An ovulation home test is used by women to help determine the time in the menstrual cycle when getting pregnant is most likely.
The test detects a rise in luteinizing hormone (LH) in the urine. A rise in this hormone signals the ovary to release the egg. This at-home test is often used by women to help predict when an egg release is likely.
These kits can be bought at most drug stores.
Ovulation prediction test kits usually come with five to seven sticks. You may need to test for several days to detect a surge in LH.
The specific time of month that you start testing depends on the length of your menstrual cycle. For example, if your normal cycle is 28 days, you'll need to test on day 11. (That is, the 11th day after you started your period.)
You will need to urinate on the test stick, or place the stick into urine that has been collected into a sterile container. The test stick will turn a certain color or display a positive sign if a surge is detected.

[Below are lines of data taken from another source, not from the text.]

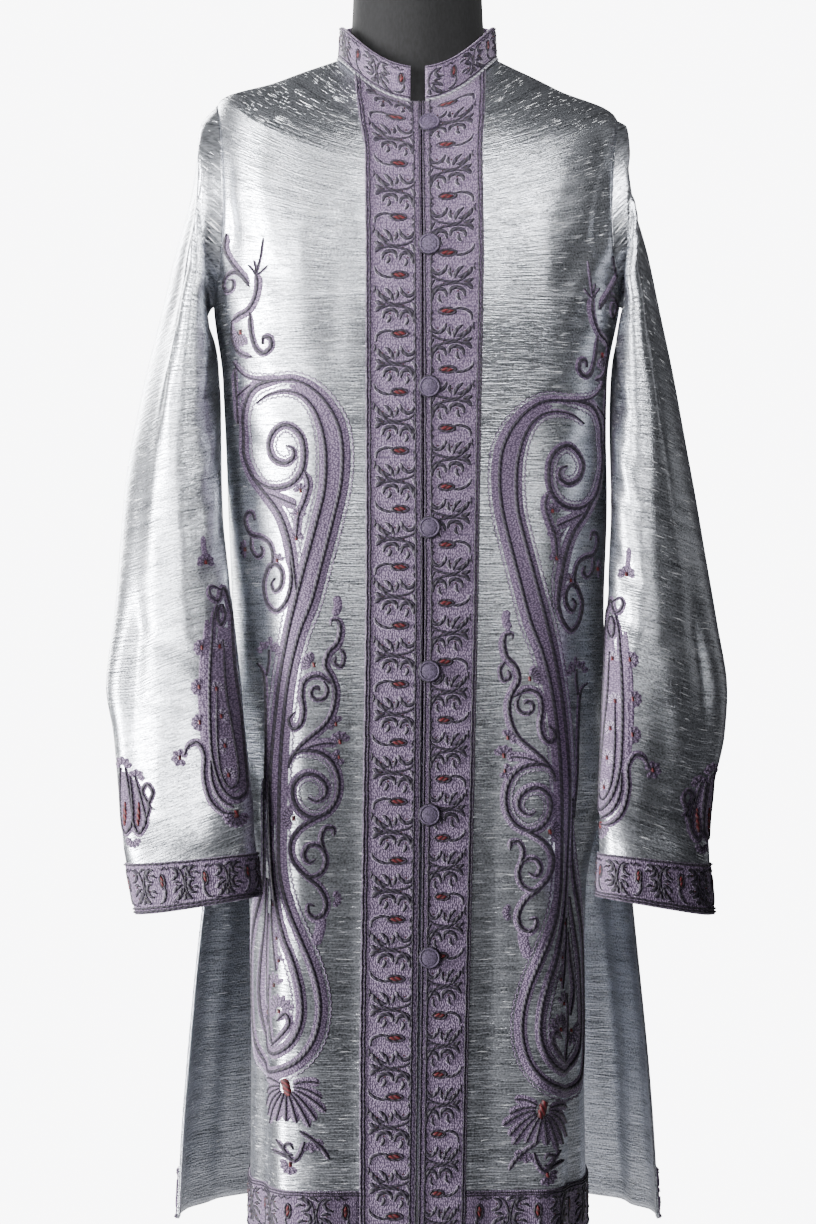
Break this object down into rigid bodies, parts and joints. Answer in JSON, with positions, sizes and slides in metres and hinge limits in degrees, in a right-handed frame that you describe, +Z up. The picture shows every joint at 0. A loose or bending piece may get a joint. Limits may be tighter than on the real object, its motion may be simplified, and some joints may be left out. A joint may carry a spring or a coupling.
{
  "type": "embroidered long coat on a dress form",
  "caption": "Long raw-silk coat with a band collar, embroidered front bands, cuffs and hem, covered buttons and side slits, worn by a limbless dress form on a round stand.",
  "frame": {"origin": "on the floor, under the middle of the stand's round base", "axes": "+Z up along the stand's pole, -Y out of the coat's front, +X to the right of someone who faces the coat's front"},
  "size_m": [0.5457, 0.36, 1.495],
  "materials": {
    "silk": "raw silk with slubs, two-tone sheen",
    "embroidery": "dense lilac chain stitch with dark violet cord",
    "covered_button": "wound thread",
    "jersey": "black cotton jersey stretched smooth",
    "lacquer": "black satin lacquer",
    "steel": "brushed tube"
  },
  "bodies": {
    "root": {"front_right": "silk", "front_left": "silk", "back": "silk", "sleeve_right": "silk", "sleeve_left": "silk", "collar": "embroidery", "front_band_right": "embroidery", "front_band_left": "embroidery", "cuff_band_right": "embroidery", "cuff_band_left": "embroidery", "hem_band_front_right": "embroidery", "hem_band_front_left": "embroidery", "hem_band_back": "embroidery", "button_1": "covered_button", "button_2": "covered_button", "button_3": "covered_button", "button_4": "covered_button", "button_5": "covered_button", "button_6": "covered_button", "button_7": "covered_button", "form_torso": "jersey", "form_neck_cap": "lacquer", "stand_pole": "steel", "stand_base": "lacquer"}
  },
  "joints": []
}
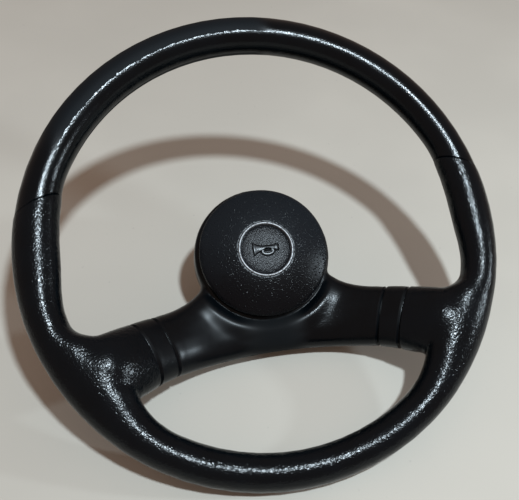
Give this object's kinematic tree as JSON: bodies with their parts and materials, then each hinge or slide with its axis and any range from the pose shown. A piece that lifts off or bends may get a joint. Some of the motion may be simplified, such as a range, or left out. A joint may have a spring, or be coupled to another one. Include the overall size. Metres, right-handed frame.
{
  "type": "car steering wheel",
  "caption": "Car steering wheel with a moulded grained rim, thumb rests, arched spokes dished down to the hub, and a sprung domed horn cap.",
  "frame": {"origin": "on the wheel's axis, in the plane of the hub's back face", "axes": "+Z along the wheel's axis towards the driver, +Y towards twelve o'clock on the rim, +X to the driver's right"},
  "size_m": [0.3798, 0.38, 0.093],
  "materials": {
    "moulding": "black integral-skin foam with a leather-like grain",
    "cap": "black, finely grained, slightly scuffed",
    "disc": "black, grained",
    "trim": "bright",
    "steel": "bare, dull",
    "zinc": "zinc plated",
    "brass": "bare, dull",
    "nylon_white": "natural nylon",
    "nylon_black": "black nylon"
  },
  "bodies": {
    "wheel": {"grip_moulding": "moulding", "rim_core": "steel", "spoke_bar_left": "steel", "spoke_bar_right": "steel", "hub_plate": "steel", "hub_boss": "steel", "cancel_cam": "nylon_white", "slip_ring": "brass", "post_bush": "nylon_white", "contact_post": "brass", "base_spacers": "zinc", "base_screws": "zinc", "horn_base": "nylon_black", "fixed_contact": "brass", "horn_springs": "zinc"},
    "horn_pad": {"cap_carrier": "nylon_black", "moving_contact": "brass", "contact_rivets": "brass", "horn_cap": "cap", "trim_ring": "trim", "emblem_disc": "disc"}
  },
  "joints": [
    {"name": "horn_press", "type": "slide", "parent": "wheel", "child": "horn_pad", "axis": [0, 0, 1], "range_m": [-0.002, 0], "stiffness_N_per_m": 3000, "springref_m": 0.003, "deforming": ["horn_springs"]}
  ]
}
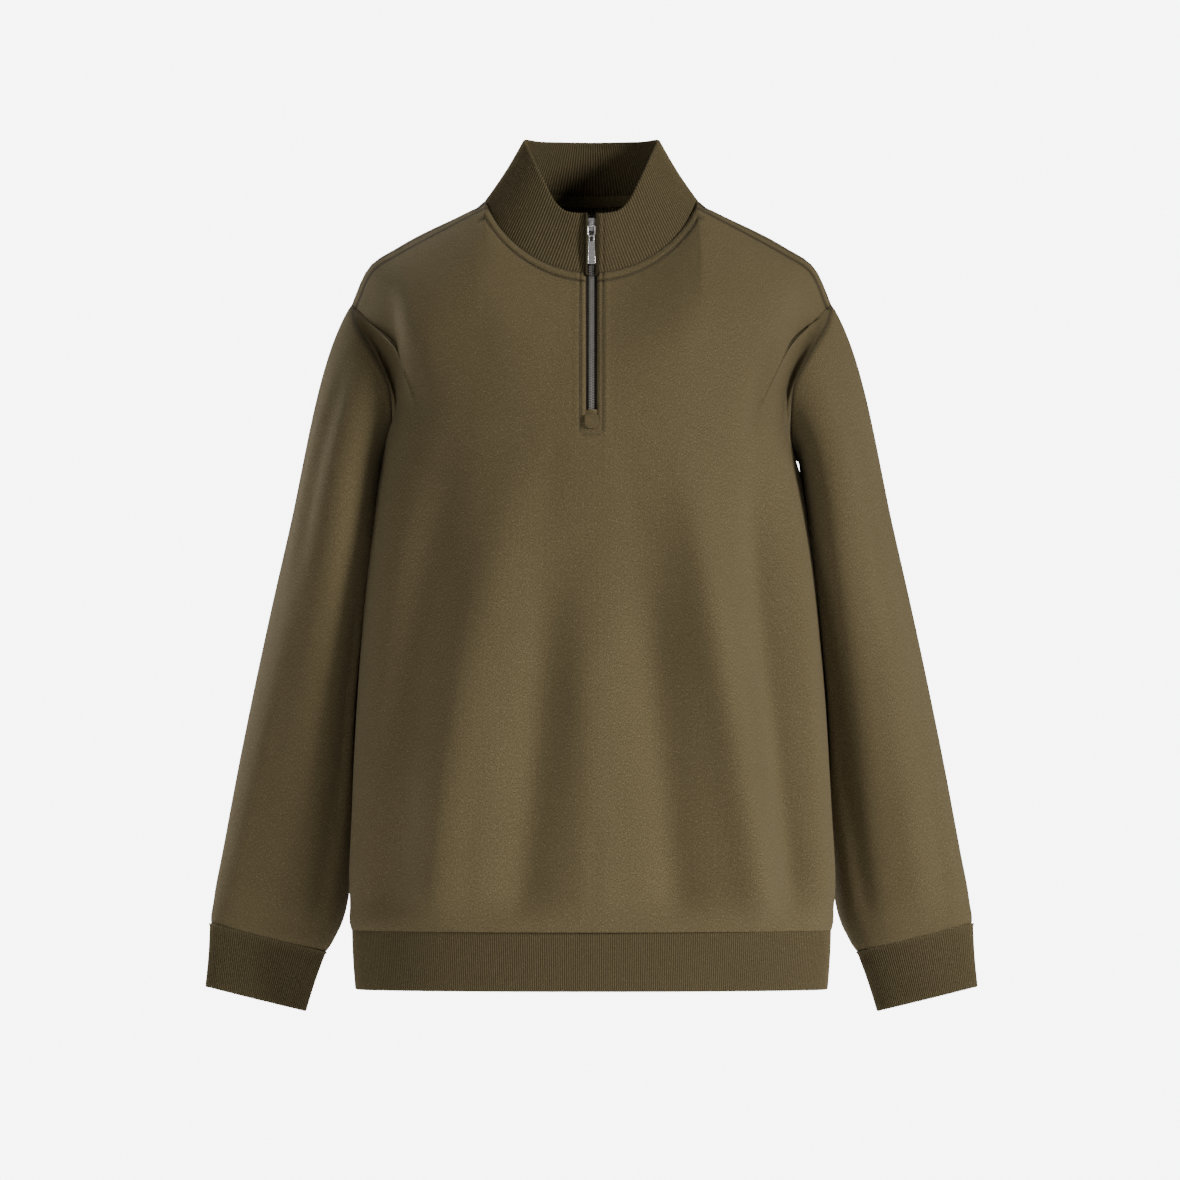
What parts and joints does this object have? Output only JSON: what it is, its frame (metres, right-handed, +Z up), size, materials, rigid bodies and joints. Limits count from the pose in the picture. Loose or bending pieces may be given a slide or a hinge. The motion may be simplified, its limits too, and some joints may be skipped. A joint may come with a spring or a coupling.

A positive result means you should ovulate in the next 24 to 36 hours, but this may not be the case for all women. The booklet that is included in the kit will tell you how to read the results.
You may miss your surge if you miss a day of testing. You may also not be able to detect a surge if you have an irregular menstrual cycle.
Do not drink large amounts of fluids before using the test.
Ask your doctor if you need to stop taking certain drugs before using this test.
Drugs that can decrease LH measurements include estrogens, progesterone and testosterone. Estrogens and progesterone may be found in birth control pills and hormone replacement therapy.
The drug clomiphene citrate (Clomid) can increase LH levels. This drug is used to help trigger ovulation. Women taking this drug should wait three days after stopping the medicine before checking their LH levels.
The test involves normal urination. There is no pain or discomfort.
This test is most often done to determine when a women will ovulate. For women with a 28-day menstrual cycle, this release normally occurs between days 11 and 14.
If you have an irregular menstrual cycle, the kit can help you tell when you are ovulating.
The ovulation home test may also be used to help you adjust doses of certain medicines.
A positive result indicates an "LH surge." This is a sign that ovulation may soon occur.
Rarely, false positive results can occur. This means the test kit may falsely predict ovulation.
Talk to your doctor if you are unable to detect a surge or do not become pregnant after using the kit several months. You may need to see an infertility specialist.
LH urine tests are not the same as at home fertility monitors. Fertility monitors are digital handheld devices. They predict ovulation based on electrolyte levels in saliva, LH levels in urine, or your basal body temperature. These devices can store ovulation information for several menstrual cycles.